Miami Project to Cure Paralysis
- Founded: 1985
- Founder: Nick Buoniconti and Barth A. Green
- Type: Medical
- Focus: Spinal cord injury and brain damage
- Location: Miami, Florida, U.S.;
- Coordinates: 25°47′18.74″N 80°12′44.57″W﻿ / ﻿25.7885389°N 80.2123806°W
- Region served: Global
- Owner: University of Miami
- Key people: Marc A. Buoniconti, President W. Dalton Dietrich, Scientific Director Suzanne M. Sayfie, Executive Director Diana C. Berning, Administrative Director
- Revenue: $23 million
- Employees: 250
- Website: www.themiamiproject.org

= Miami Project to Cure Paralysis =

Organization

The Miami Project to Cure Paralysis is a spinal cord injury research center and a designated Center of Excellence at the University of Miami's Miller School of Medicine in Miami, Florida.
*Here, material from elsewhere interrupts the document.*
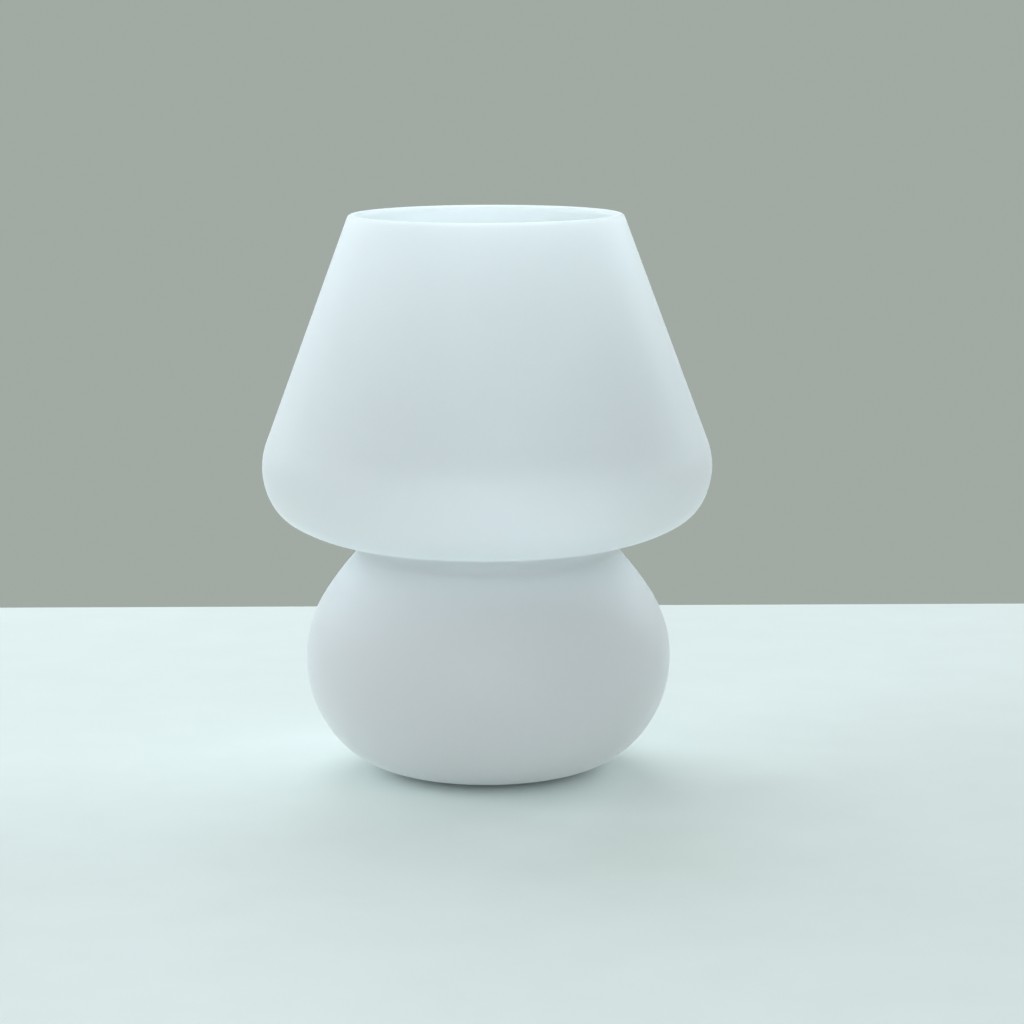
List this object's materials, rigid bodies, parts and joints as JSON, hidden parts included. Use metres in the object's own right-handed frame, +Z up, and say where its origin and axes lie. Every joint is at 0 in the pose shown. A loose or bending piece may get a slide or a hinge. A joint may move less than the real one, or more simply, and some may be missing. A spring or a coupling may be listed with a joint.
{
  "type": "mushroom table lamp",
  "caption": "Satin opal glass table lamp blown in one piece: open-topped mushroom shade on a round base, with a lampholder and bulb inside.",
  "frame": {"origin": "on the table below the lamp's axis, at the underside of the foot pads", "axes": "+Z up along the glass's axis, +Y to the rear where the cord enters, +X to the right seen from the front"},
  "size_m": [0.19, 0.19, 0.237],
  "materials": {
    "opal_glass": "satin, acid-etched opal white",
    "clear_silicone": "soft translucent",
    "clear_pvc": "translucent white, moulded",
    "black_rubber": "matt, moulded",
    "zinc_steel": "bright zinc plate",
    "brass": "turned, plain",
    "bronze": "rolled spring strip",
    "white_thermoplastic": "moulded, light gloss",
    "ceramic_insert": "unglazed steatite",
    "nickel_cap": "nickel-plated sheet, threaded",
    "black_insulator": "black vitrified insulator",
    "solder_tip": "tinned",
    "bulb_housing_white": "moulded, fine satin",
    "bulb_diffuser_opal": "opal, frosted",
    "led_board_white": "white board with yellow emitters"
  },
  "bodies": {
    "lamp": {"glass_body": "opal_glass", "foot_pad_1": "clear_silicone", "foot_pad_2": "clear_silicone", "foot_pad_3": "clear_silicone", "foot_pad_4": "clear_silicone", "cord_grommet": "clear_pvc", "lower_gasket": "black_rubber", "upper_gasket": "black_rubber", "clamp_plate": "zinc_steel", "spring_washer": "zinc_steel", "lower_nut": "zinc_steel", "upper_nut": "zinc_steel", "seat_dish": "zinc_steel", "stem_tube": "zinc_steel", "short_nipple": "zinc_steel", "cord_coupler": "zinc_steel", "coupler_bush": "white_thermoplastic", "holder_cap": "white_thermoplastic", "holder_shell": "white_thermoplastic", "holder_insert": "ceramic_insert", "terminal_blocks": "brass", "terminal_screws": "zinc_steel", "screw_shell": "brass", "centre_contact": "bronze"},
    "bulb_rise": {"bulb_tip": "solder_tip"},
    "bulb": {"bulb_insulator": "black_insulator", "bulb_cap": "nickel_cap", "bulb_housing": "bulb_housing_white", "bulb_led_board": "led_board_white", "bulb_diffuser": "bulb_diffuser_opal"}
  },
  "joints": [
    {"name": "bulb_lift", "type": "slide", "parent": "lamp", "child": "bulb_rise", "axis": [0, 0, 1], "range_m": [0, 0.01634]},
    {"name": "bulb_turn", "type": "hinge", "parent": "bulb_rise", "child": "bulb", "pos_m": [0, 0, 0.08], "axis": [0, 0, 1], "range_deg": [0, 1620]}
  ],
  "couplings": [
    {"joint": "bulb_lift", "follows": "bulb_turn", "m_per_rad": 0.00057757}
  ]
}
The Miami Project was co-founded in 1985 by Barth A. Green and Pro Football Hall of Fame linebacker Nick Buoniconti after Buoniconti's son, Marc, sustained a spinal cord injury during a college football game. The Miami Project's international team is housed in the Lois Pope LIFE Center and includes more than 250 scientists, researchers and clinicians.

==Clinical trials==
In July 2012, The Miami Project was granted approval by the U.S. FDA to proceed with a Schwann cell implantation clinical trial. In November 2012, doctors from the University of Miami implanted the first patient with his own Schwann cells, initiating phase 1 of the trial, a test of the safety and efficacy of the technique.

==Buoniconti Fund==
The Buoniconti family established The Buoniconti Fund to Cure Paralysis in 1992, a non-profit organization devoted to assisting The Miami Project.

==Lois Pope LIFE Center==
The center is located in the Schoninger research quadrangle at the University of Miami's Jackson Memorial Medical Center. It was named in honor of Lois Pope, who donated $10 million toward its construction, and of her charity Leaders in Furthering Education (LIFE).

The building opened on October 26, 2000. Pope's gift also funds 20 LIFE Fellows for neurological research. The six-story 180000 sqft building cost $28 million and was designed by MGE Architects. The block of Northwest 11th Avenue in Miami in front of the building has been named Buoniconti Drive.